TeraWulf filed an 8-K on November 10, 2025, covering operating results and an investor presentation distributed under Regulation FD. The filing is short on operational specifics. What the document does contain is a dense layer of forward-looking cautionary language, including a direct reference to "the anticipated use of the proceeds from the offering" that signals a capital raise was either underway or recently completed at the time of filing.
For a Bitcoin miner where production scale, fleet efficiency, and financing costs are the core equity variables, a results-period 8-K that leads with cautionary boilerplate rather than hashrate, power cost, or coin production figures is a thin read.
The Offering Reference Is the Most Informative Line
The filing's primary document text does not specify what offering is referenced, its size, or how proceeds would be deployed. The boilerplate states only that forward-looking statements include those "relating to the anticipated use of the proceeds from the offering." That language is standard for concurrent or recently closed capital markets transactions, but the 8-K itself does not confirm the offering type, pricing, or terms.
For $WULF, financing structure matters. The company's power strategy and production expansion require capital, and the mix between equity dilution and debt shapes the long-term economics of the mining operation. An offering reference buried in cautionary language without a corresponding S-3, prospectus supplement, or separate 8-K Item 1.01 disclosure leaves the financing picture incomplete from this filing alone.

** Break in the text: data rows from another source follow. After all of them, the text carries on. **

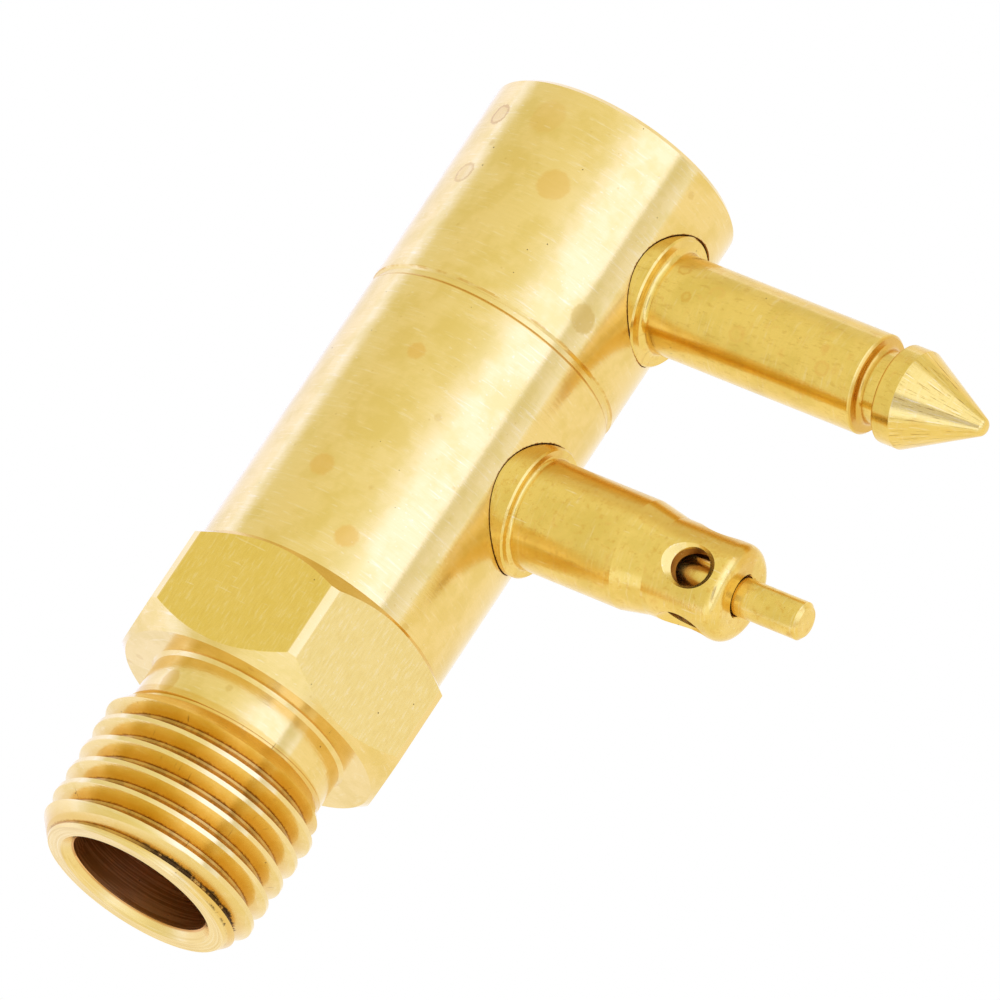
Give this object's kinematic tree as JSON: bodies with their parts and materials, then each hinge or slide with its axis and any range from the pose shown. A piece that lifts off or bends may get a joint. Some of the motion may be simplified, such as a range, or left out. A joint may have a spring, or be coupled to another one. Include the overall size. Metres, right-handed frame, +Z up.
{
  "type": "fuel tank hose connector",
  "caption": "Brass two-prong male fuel tank connector: taper thread, hexagon, locating pin and a spring-valved nipple.",
  "frame": {"origin": "centre of the pipe thread's lower end face, on the body axis", "axes": "+Z up the body axis to its closed top, +X along both prongs towards the mating socket, +Y to complete a right-handed frame"},
  "size_m": [0.037, 0.0158, 0.0499],
  "materials": {
    "brass": "turned brass, satin with fine tool rings",
    "brass_pin": "turned brass, bright",
    "seal_rubber": "matte nitrile rubber",
    "spring_steel": "drawn stainless wire"
  },
  "bodies": {
    "fitting": {"body": "brass", "locating_pin": "brass_pin", "valve_nipple": "brass_pin", "spring_retainer": "brass_pin", "valve_spring": "spring_steel"},
    "valve": {"valve_pin": "brass_pin", "valve_seal": "seal_rubber"}
  },
  "joints": [
    {"name": "valve_push", "type": "slide", "parent": "fitting", "child": "valve", "axis": [-1, 0, 0], "range_m": [0, 0.0024], "stiffness_N_per_m": 400, "springref_m": -0.001, "deforming": ["valve_spring"]}
  ]
}
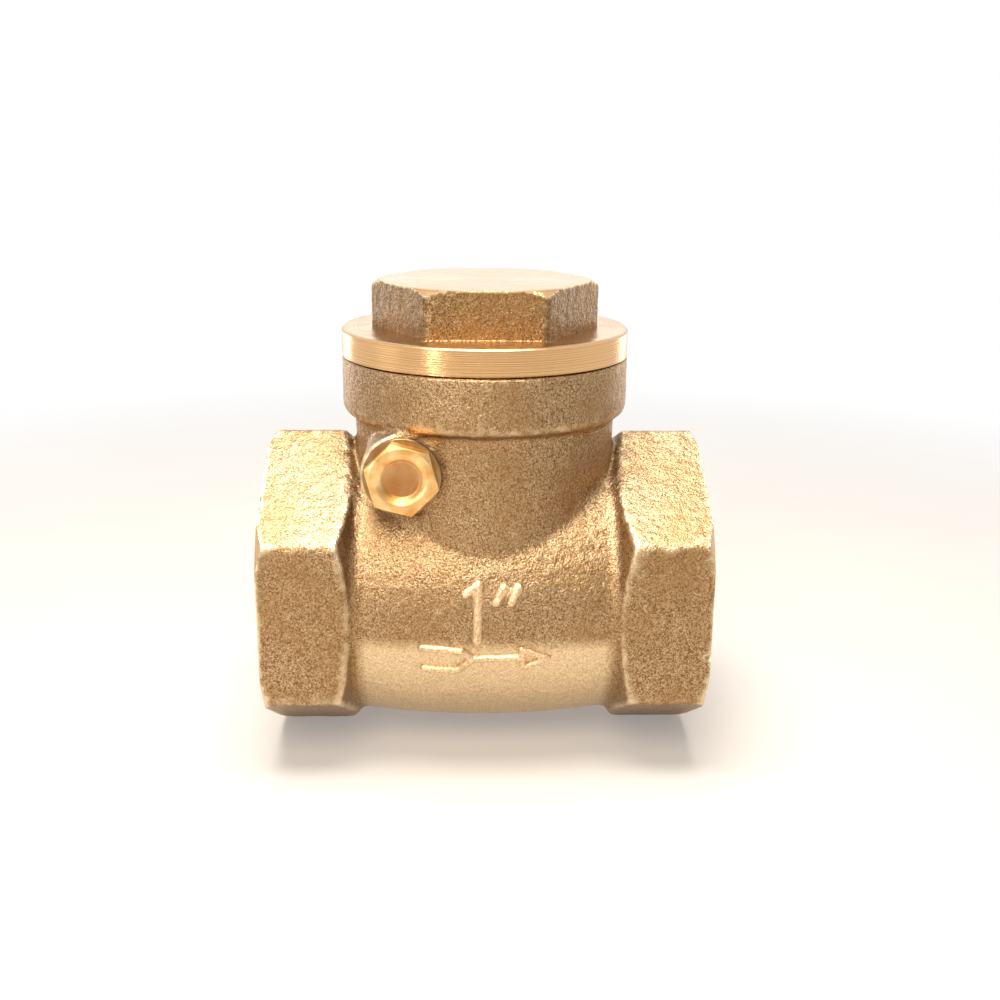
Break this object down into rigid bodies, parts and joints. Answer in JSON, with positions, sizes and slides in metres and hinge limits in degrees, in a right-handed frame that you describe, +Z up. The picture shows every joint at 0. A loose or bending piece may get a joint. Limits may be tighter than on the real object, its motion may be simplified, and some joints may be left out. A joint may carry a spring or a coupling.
{
  "type": "swing check valve",
  "caption": "Threaded brass swing check valve with hexagonal ends, a screwed cap and a hinged disc that lets water pass one way only.",
  "frame": {"origin": "centre of the inlet's threaded mouth, on the flow axis", "axes": "+X along the flow, from inlet to outlet; +Z up through the cap; -Y is the side with the hinge pin's plug"},
  "size_m": [0.062, 0.0406, 0.0677],
  "materials": {
    "cast_brass": "sand cast, matt and grainy",
    "turned_brass": "turned, fine rings",
    "polished_brass": "smooth, bright yellow",
    "rubber": "moulded, dull black",
    "fibre": "pressed red fibre, dull"
  },
  "bodies": {
    "valve_body": {"body": "cast_brass", "cap": "turned_brass", "cap_gasket": "fibre", "hinge_pin": "polished_brass", "pin_plug": "polished_brass", "plug_seal": "fibre"},
    "arm": {"hinge_arm": "cast_brass"},
    "disc": {"disc": "turned_brass", "disc_facing": "rubber", "seal_washer": "turned_brass", "disc_screw": "turned_brass", "nut_washer": "turned_brass", "disc_nut": "turned_brass"}
  },
  "joints": [
    {"name": "disc_swing", "type": "hinge", "parent": "valve_body", "child": "arm", "pos_m": [0.0198, 0, 0.0206], "axis": [0, -1, 0], "range_deg": [0, 54]},
    {"name": "disc_spin", "type": "hinge", "parent": "arm", "child": "disc", "pos_m": [0.01907, 0, 0], "axis": [0.9781, 0, 0.2079], "continuous": true}
  ]
}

What the Scores Reflect at This Filing Density
$WULF's Filing Risk Score sits at 100 and its Event Momentum score matches that ceiling, both driven by the volume and recency of disclosure activity surrounding the company. Those readings reflect how much is happening in the filing record, not a judgment on financial health. A miner filing operating results alongside a Regulation FD presentation while a capital transaction appears to be in motion will generate exactly this kind of elevated disclosure cadence.
The Insider Activity Signal at 9 is the contrasting data point. That reading reflects routine or absent Form 4 activity. No unusual cluster of insider transactions accompanied this filing window, which removes one layer of signal that sometimes accompanies concurrent capital raises.
$WULF's BTC Exposure Score of 80 confirms what the business model already makes clear: Bitcoin price is central to the equity case. Revenue for the period ending March 31, 2026, was $34.01 million, a figure that puts the scale of the operation in context against the financing activity the filing implies.
Price Context Around the Filing
$WULF has moved substantially over the past year. The stock is up roughly 452% over the trailing twelve months as of May 20, 2026, and up approximately 88% year to date. The 90-day gain of about 40% places the stock well above its 50-day and 200-day moving averages, though it has pulled back from its 52-week high set on May 6, 2026. The short-term and long-term trend classifications are both uptrend.
That price context matters for reading the November 8-K in retrospect. The filing landed during a period when $WULF was still trading at a fraction of its current level, meaning the capital raise implied by the offering language occurred at materially different equity pricing than where the stock sits today.
The Macro Backdrop Adds a Layer of Friction
The crypto Fear and Greed index sat at 29, classified as fear, at the time of this analysis. Bitcoin dominance was 58.1%, indicating the tape is Bitcoin-led rather than broadly risk-on across altcoins. Bitcoin's 30-day realized volatility was approximately 25%, a calm regime by historical standards. For a miner like $WULF, a fear-regime crypto tape combined with calm Bitcoin volatility creates a mixed operating backdrop: coin prices may be range-bound, but the absence of sharp drawdowns limits the downside pressure on production economics.
The 10-K Risk Factor Changes Carry More Weight
The more substantive disclosure signal for $WULF sits in the annual filing record rather than this 8-K. The risk-factor comparison between the 2026 and 2025 10-K filings shows 8 added risk factors, 8 removed, and 3 materially changed Item 1A candidates. That level of risk-factor turnover in a single annual cycle is meaningful for a company whose financing strategy, power agreements, and production targets are all evolving. The November 8-K does not resolve what those changes contain.
The next substantive read on $WULF's operating position comes from the full quarterly filing that would follow this results-period 8-K, and from any prospectus or offering document that clarifies the capital transaction the November filing implies.
Research only. Not investment advice.